Will this rising tide sink muni boats?

The yield on the 10-year Treasury note closed as low as 2.53% on Nov. 4 before jumping to a recent 2.9%. Rising yields on the benchmark Treasury bonds tend to push up yields, and reduce prices, on all sorts of bonds, and munis are no exception.

There are also technical factors, such as a Standard & Poor’s downgrade last week of tobacco bonds widely held by high-yield muni funds, Graff said.

And then there is plain old fear, which has reasserted itself this month after about six months on the sidelines following the last European funding crisis.
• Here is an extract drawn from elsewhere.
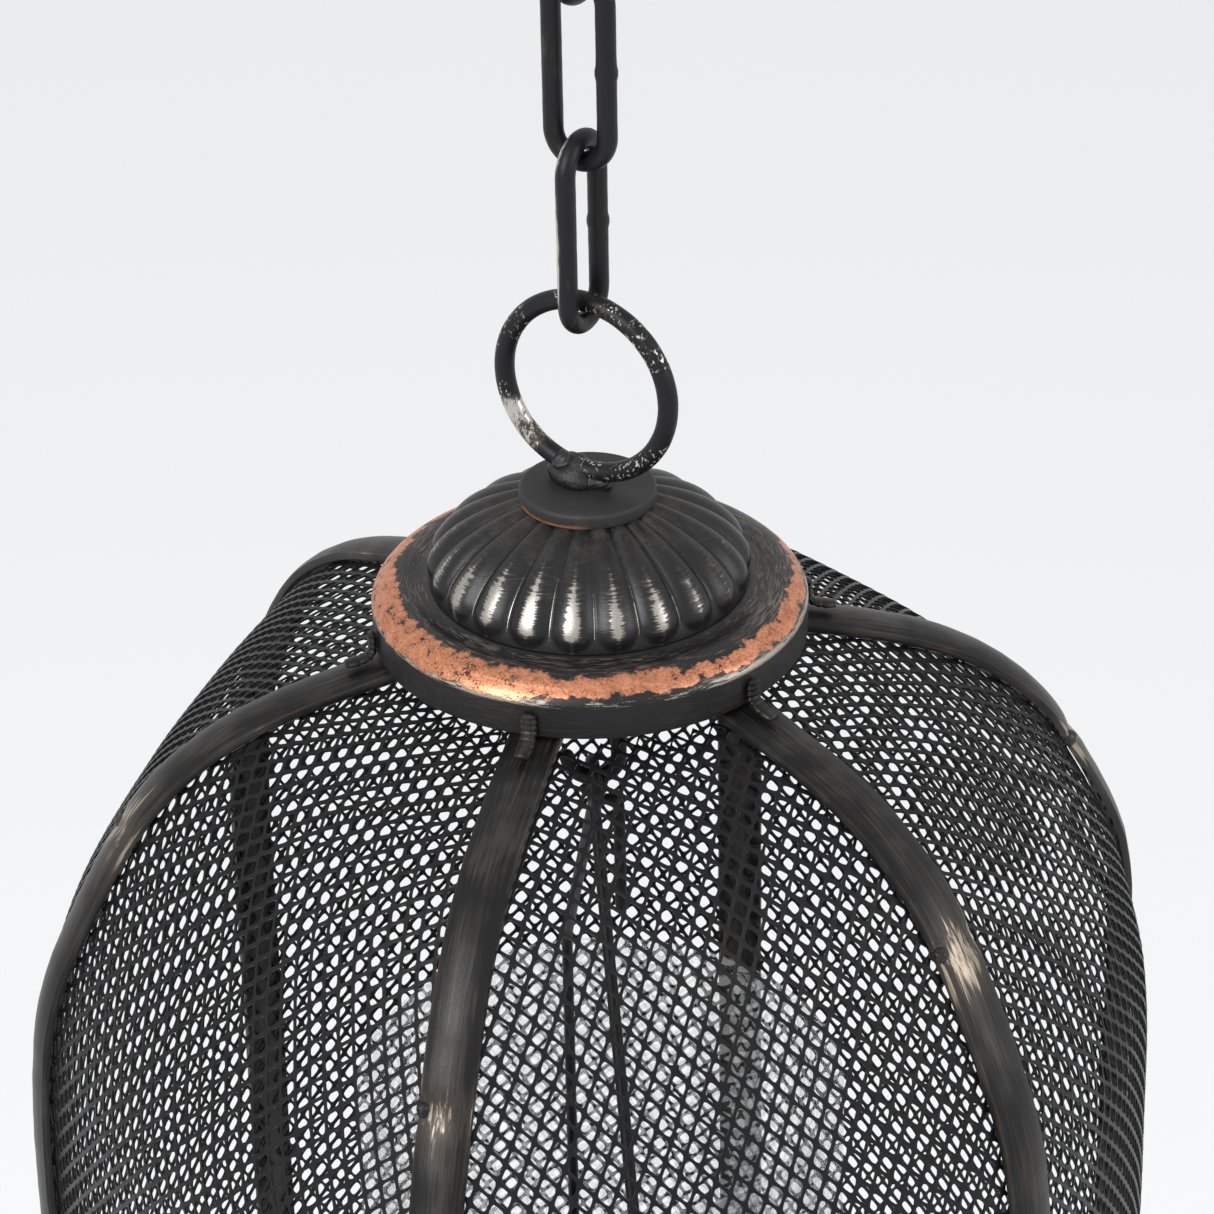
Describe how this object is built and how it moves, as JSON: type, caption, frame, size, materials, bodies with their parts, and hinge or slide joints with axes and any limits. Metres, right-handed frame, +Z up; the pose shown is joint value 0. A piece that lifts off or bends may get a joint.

Mulford said he believes the near meltdown in Irish bond markets has exerted only a minimal influence on munis, because muni bonds are typically purchased by buy-and-hold retail investors.

“We don’t have a lot of hot money in here,” he said. Still, he adds, investors can’t help but note the reports of defaults on certain small muni deals — even though those haven’t come on what he describes as the bread and butter of the muni markets, high-grade bonds sold by states and local school boards, for instance.
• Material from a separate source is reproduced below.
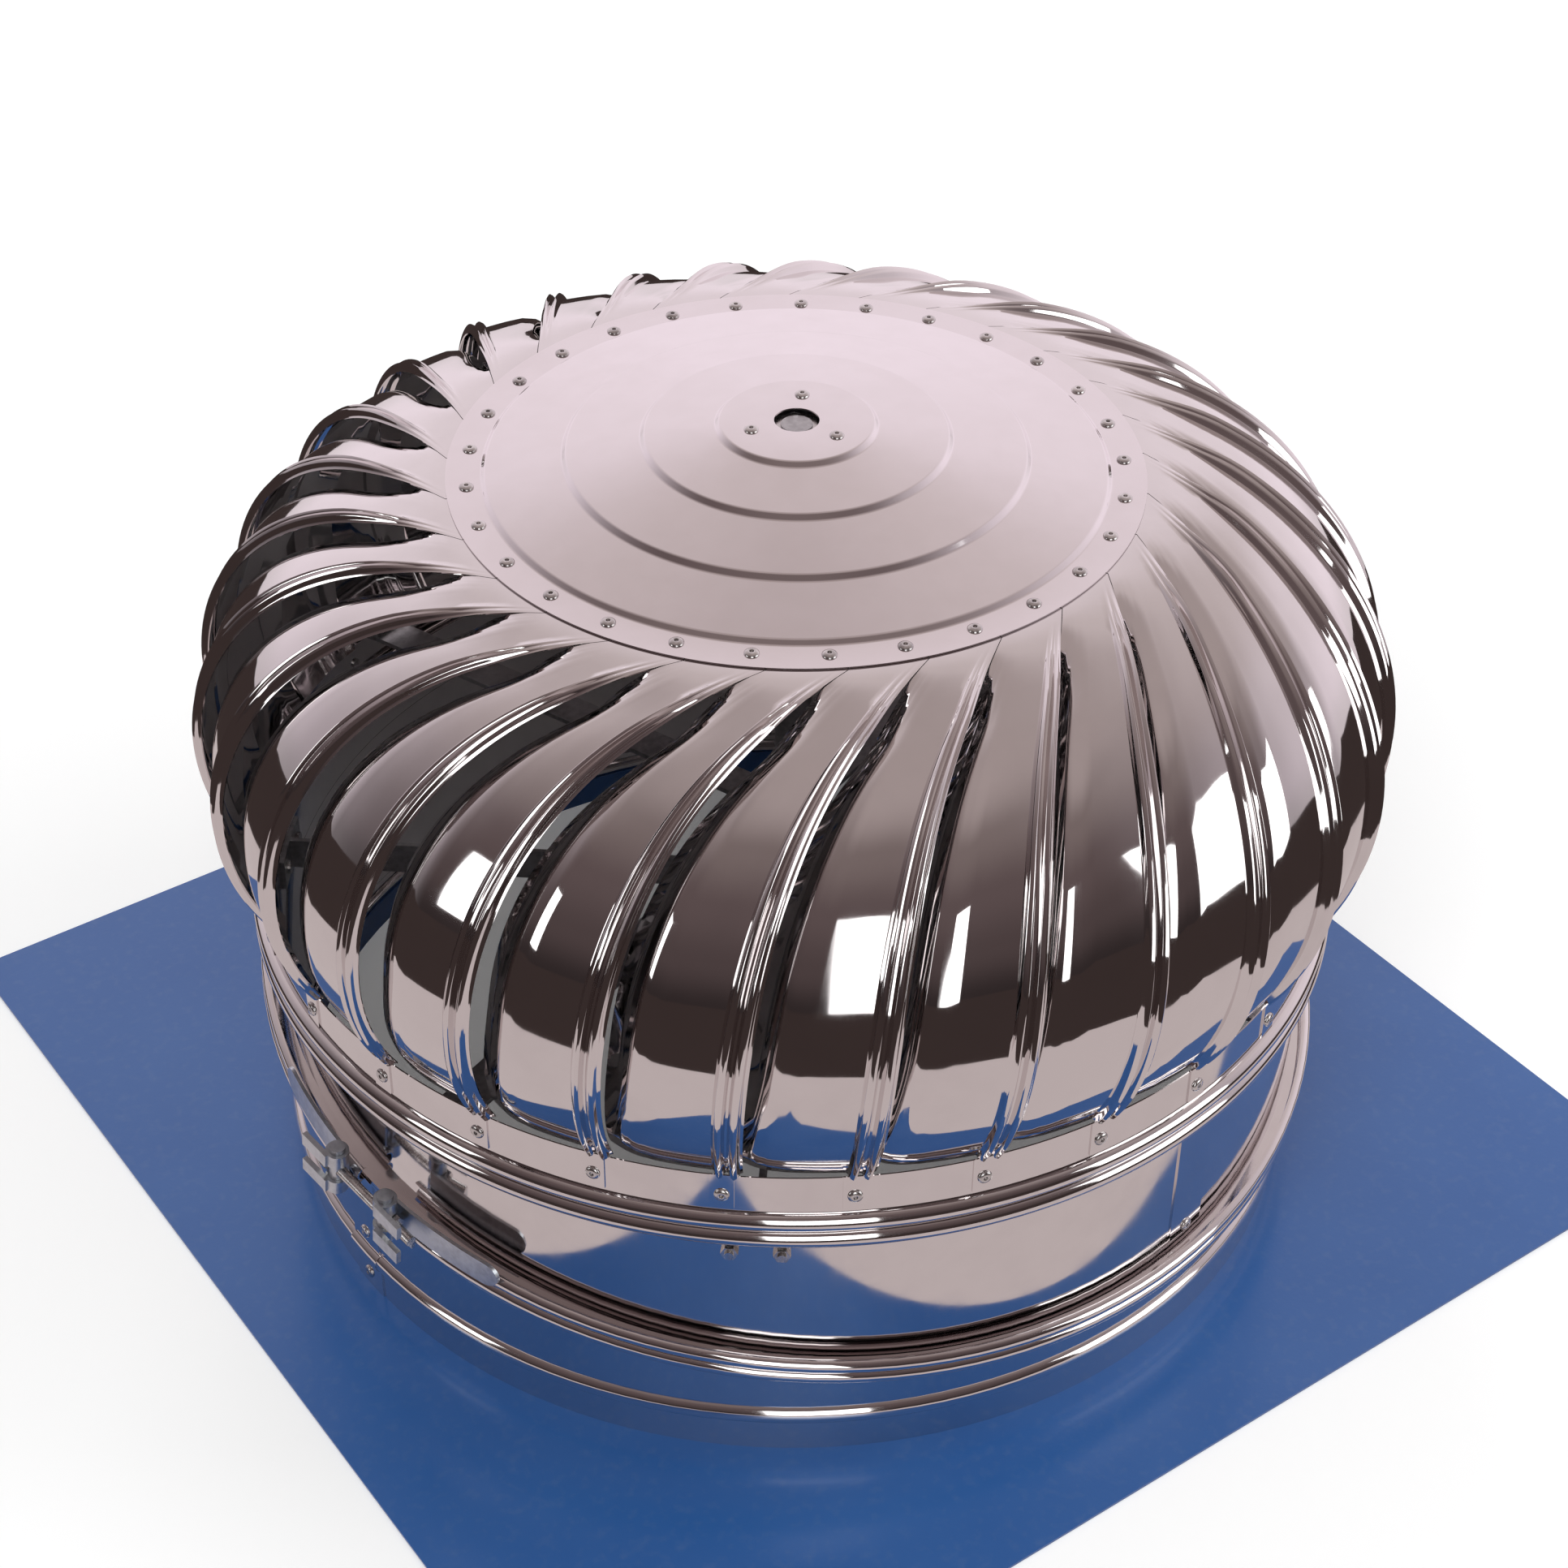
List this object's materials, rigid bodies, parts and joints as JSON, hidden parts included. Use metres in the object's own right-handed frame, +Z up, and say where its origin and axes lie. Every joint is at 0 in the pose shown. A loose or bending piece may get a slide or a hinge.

So is now the time to jump in and buy high-quality muni bonds? Mousseau says yes, arguing the sector is the “cheapest that tax-free bonds have been in over a year.”

But Graff says retail investors would do well to wait before the selloff plays out to start buying municipal bonds again. After all, few would have expected to see prices run up as they did, so it is not exactly shocking that no one can figure out exactly how far the decline may go before it bottoms out.

“I’m not worried that the big move up in interest rates is here yet,” said Graff. “But I would wait till the momentum turns rather than try to be a hero and step in now.”